Each component gets Istio sidecar injection when enabled:
template:
metadata:
labels:
app: {{ .Values.taskrunner.name }}
{{- if .Values.istio.enabled }}
annotations:
sidecar.istio.io/inject: {{ .Values.istio.injection | quote }}
{{- end }}
Lessons Learned
- Keep It Optional: Not every customer needs or wants a service mesh, especially since sidecars eat some hardware resources. Making it optional via configuration was crucial.
- Consistent Implementation: Apply the same pattern across all services to maintain predictability.
- Documentation Matters: Clear documentation about prerequisites and setup steps helps customers succeed.
- Resource Planning: Account for the additional resources needed by Istio sidecars.
Looking Forward
The modular nature of our Helm chart means we can easily extend our service mesh capabilities. Future enhancements might include:
- Custom Istio configurations for specific deployments (e.g., traffic policies, network rules, and routing behaviors to meet IT department requirements)

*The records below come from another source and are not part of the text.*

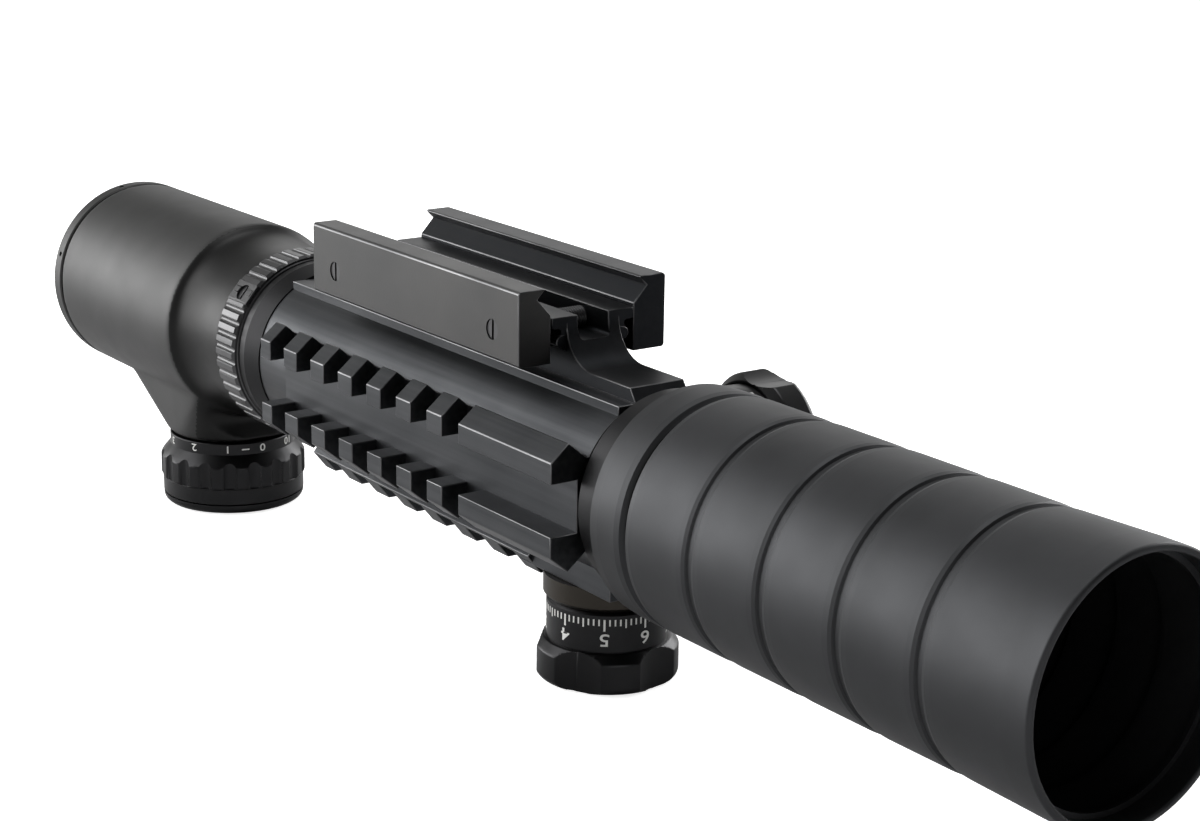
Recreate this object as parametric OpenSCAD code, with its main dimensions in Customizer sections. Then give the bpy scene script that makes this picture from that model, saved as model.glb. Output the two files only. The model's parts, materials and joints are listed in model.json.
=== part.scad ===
// Rail-mount variable-power optical sight, lying as stored: rail clamp up, turrets down.
// Millimetres. X runs along the optical axis from the eye end towards the objective end.
// The origin is on the optical axis at the rear rim of the eyepiece, and +Z is up.

/* [Eyepiece] */
// Outer radius of the eyepiece
eye_r = 20; // [19:0.1:24]
// Length of the cylindrical part of the eyepiece, with the focus ring
eye_len = 56.5; // [46:0.5:68]
// Length of the neck between the eyepiece shoulder and the zoom ring
neck_len = 16.7; // [13.5:0.1:20]
// Outer radius of the neck
neck_r = 17.2; // [16.6:0.1:18]
// Length of the concave cove between the shoulder and the neck
cove_len = 11; // [8:0.5:13]
// Size of the broken edge of the shoulder
shoulder_edge = 0.3; // [0.2:0.1:0.8]
// Length of the focus ring at the rear rim
focus_len = 3.4; // [2.5:0.1:5]
// Inner radius of the focus ring, the eye opening
eye_opening_r = 15.6; // [13:0.1:16]

/* [Zoom ring] */
// Outer radius of the zoom ring over its ridges
zoom_r = 18.3; // [17.5:0.1:22]
// Length of the zoom ring
zoom_len = 8; // [6.5:0.1:10]
// Number of ridges round the zoom ring
zoom_ridges = 44; // [24:1:48]
// Angle through which the zoom ring turns
zoom_turn = 150; // [90:5:180]
// Angle of the zoom ring's screw about the optical axis, from the top towards the near side
pin_angle = 50; // [35:1:65]
// Radius of the zoom ring's screw head
pin_head_r = 1.6; // [1.4:0.1:1.8]

/* [Body] */
// Outer radius of the body tube
tube_r = 16; // [15.5:0.1:18]
// Bore radius of the body tube
tube_bore = 13; // [12.8:0.1:13.6]
// Length of the body tube
tube_len = 107; // [100:0.5:130]
// Length of the collar between the zoom ring and the body
collar_len = 6.3; // [5:0.1:8]
// Height of the flat clamp pad above the axis
pad_z = 15.15; // [14.8:0.05:15.6]
// Half width of the flat clamp pad
pad_hw = 8.45; // [7.5:0.05:9]

/* [Accessory rails] */
// Half width of a rail at its widest edges
rail_hw = 10.6; // [10:0.1:11]
// Half width of a rail's top land
land_hw = 7.84; // [7.4:0.02:8.2]
// Depth of each sloping flank of a rail
flank = 3.4; // [2.6:0.1:3.8]
// Distance from the axis to the land of the two side rails
side_face = 21.27; // [20.5:0.01:22.5]
// Distance from the axis to the land of the turret-side rail
lower_face = 19.2; // [18.8:0.1:20.2]
// Half width of the channel along the middle of a rail
channel_hw = 4.3; // [3.5:0.1:5]
// Height above the axis of the flat floor of the channel and the cross slots
rail_floor = 16.25; // [16.1:0.05:17]
// Distance between two cross slots
slot_pitch = 10.01; // [9.5:0.01:11]
// Width of a cross slot
slot_w = 5.23; // [4.6:0.01:5.6]
// Number of cross slots
slot_count = 7; // [3:1:8]
// Length of the plain front stretch of the side rail
plain_len = 27.2; // [24:0.1:32]
// Length of the last tooth at the rear
last_tooth = 3.7; // [3:0.1:5]

/* [Rail clamp] */
// Length of the clamp jaws
jaw_len = 68; // [60:0.5:80]
// Distance from the body's front face back to the jaws
jaw_setback = 19.3; // [17:0.1:24]
// Half width over the outer faces of the jaws
jaw_outer = 14.7; // [14:0.1:16.5]
// Thickness of a jaw below its vee
jaw_t = 6.3; // [5.6:0.1:7]
// Height of the jaws' lower edge above the axis
jaw_z0 = 17.9; // [17.7:0.1:18.6]
// Height of the jaws' upper edge above the axis
jaw_z1 = 30.6; // [30:0.1:32]
// Depth of the vee groove in a jaw
vee_depth = 2.6; // [2:0.1:3]
// Half width of the base plate and the pedestal's neck
base_hw = 5.3; // [4.8:0.1:6]
// Thickness of the base plate
base_t = 2.35; // [2:0.05:2.8]
// Radius of the concave ends of the pedestal
cove_r = 7; // [5:0.5:8]
// Height of the seat above the axis
seat_z = 25.5; // [25.3:0.1:26]
// Half width of the seat
seat_hw = 8.2; // [7.8:0.1:8.3]
// Half width of the channel along the seat
trough_hw = 3.05; // [2.8:0.05:3.4]
// Height of the channel's floor above the axis
trough_z = 21.3; // [20.8:0.1:22]
// Radius of the cross screws
cross_r = 1.7; // [1.5:0.1:2.5]
// Height of the cross screws above the axis
cross_z = 22.9; // [22.6:0.1:23.1]
// Distance of each cross screw from its end of the jaws
cross_inset = 7.9; // [7:0.1:12]

/* [Sunshade] */
// Outer radius of the sunshade
shade_r = 19.65; // [19.2:0.05:24]
// Outer radius of the sunshade's front rim
rim_r = 19.95; // [19.4:0.05:24.5]
// Distance between two grooves of the sunshade
groove_pitch = 16.6; // [13.8:0.1:20]
// Length of the sunshade in front of its last groove
nose_len = 20.9; // [17:0.1:25]
// Depth of a groove
groove_d = 0.65; // [0.4:0.05:0.9]
// Width of a groove
groove_w = 1.1; // [0.8:0.1:1.6]
// Wall of the sunshade at its rim
shade_wall = 1.2; // [1:0.1:2]
// Gap between the body's front face and the bell ring
front_gap = 7.6; // [6:0.1:9]
// Length of the bell ring behind the sunshade
bell_len = 8.8; // [7:0.1:11]
// Outer radius of the collar seen in the front gap
front_collar_r = 17.3; // [16.9:0.1:17.8]
// Clear radius of the objective cell round the lenses
objective_r = 15.6; // [14.5:0.1:15.8]

/* [Turrets] */
// Distance from the body's front face back to the adjusting turrets
turret_setback = 14; // [13.2:0.1:18]
// Distance from the axis to the face that a turret stands on
saddle_face = 17.4; // [17.2:0.1:18]
// Radius of a turret's fixed base
base_r = 10.85; // [10.5:0.05:11.5]
// Height of a turret's fixed base
turret_base_h = 4; // [3.4:0.1:5]
// Radius of the numbered dial
dial_r = 10.3; // [9.8:0.1:11]
// Height of the numbered dial
dial_h = 7; // [5.8:0.1:8.5]
// Radius of the grip
grip_r = 12.15; // [11.6:0.05:14.5]
// Height of the grip
grip_h = 7; // [6:0.1:8.5]
// Number of shallow scallops round the grip
scallops = 5; // [4:1:8]
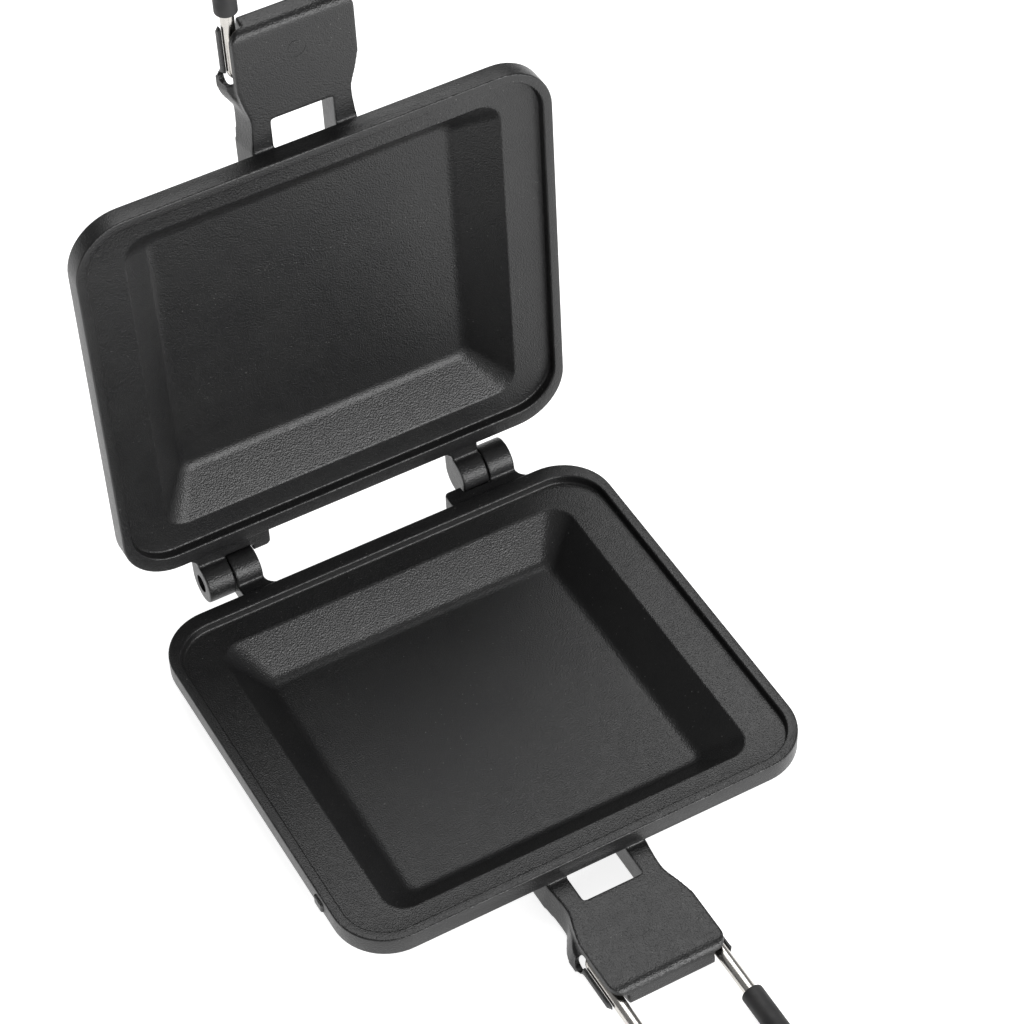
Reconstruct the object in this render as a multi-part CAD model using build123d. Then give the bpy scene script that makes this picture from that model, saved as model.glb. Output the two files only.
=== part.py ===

- Integration with external certificate authorities and X.509 certificate management systems like HashiCorp Vault for automated certificate signing and distribution
- Info: Want to try this yourself? Check out our self-hosted repository with complete Helm charts and documentation. You'll need to contact [email protected] for secure access tokens to access our Quay registry.
Join Us
We're always looking for engineers who enjoy solving complex systems challenges. If you:
- Build secure, scalable architectures
- Care about AI safety and reliability
Check out our open positions at gentrace.ai/eng
The journey to securing microservices communication doesn't have to be complex. With tools like Istio and thoughtful implementation, you can achieve robust security while maintaining simplicity for your users.